The Cape Kudu in mountainous terrain tends to descend from the high ground to the more thickly wooded valleys in the evening, ascending the high ground at first light from where they can observe any danger approaching. The ability to accurately shoot 300 to 400 meters is an added advantage when hunting Cape Kudu as the open vegetation makes stalking difficult.
Choice of calibre is important, and a flat shooting cartridge like a 300 Winchester magnum or a 7mm Remington magnum are the favourites.
A typical day would involve leaving camp at first light and traversing the road network, glassing up frequently at the Sunny mountain slopes hoping to catch a glimpse of a big bull sunning himself after a crisp winter’s evening. Alternatively walking the tops of ridges looking down into wooded valleys often produces opportunities of a shot.

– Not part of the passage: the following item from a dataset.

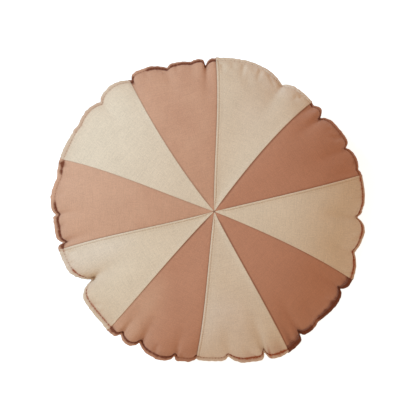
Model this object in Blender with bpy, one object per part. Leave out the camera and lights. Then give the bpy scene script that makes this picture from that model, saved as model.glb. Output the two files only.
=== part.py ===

Recovery of a big bull is not for the fainthearted although stretchers have been adapted to help carry the trophy up or down when a vehicle cannot get close.
Kudu meat makes fine table fare and can be used in a multitude of recipes. Free range Cape Kudu and Southern Greater Kudu hunting never gets old, no matter how many times you’ve done it. The lure of sitting quietly in the witching hour, watching over a valley or mountain slope is a strong magnet for any hunter who enjoys a true free range experience.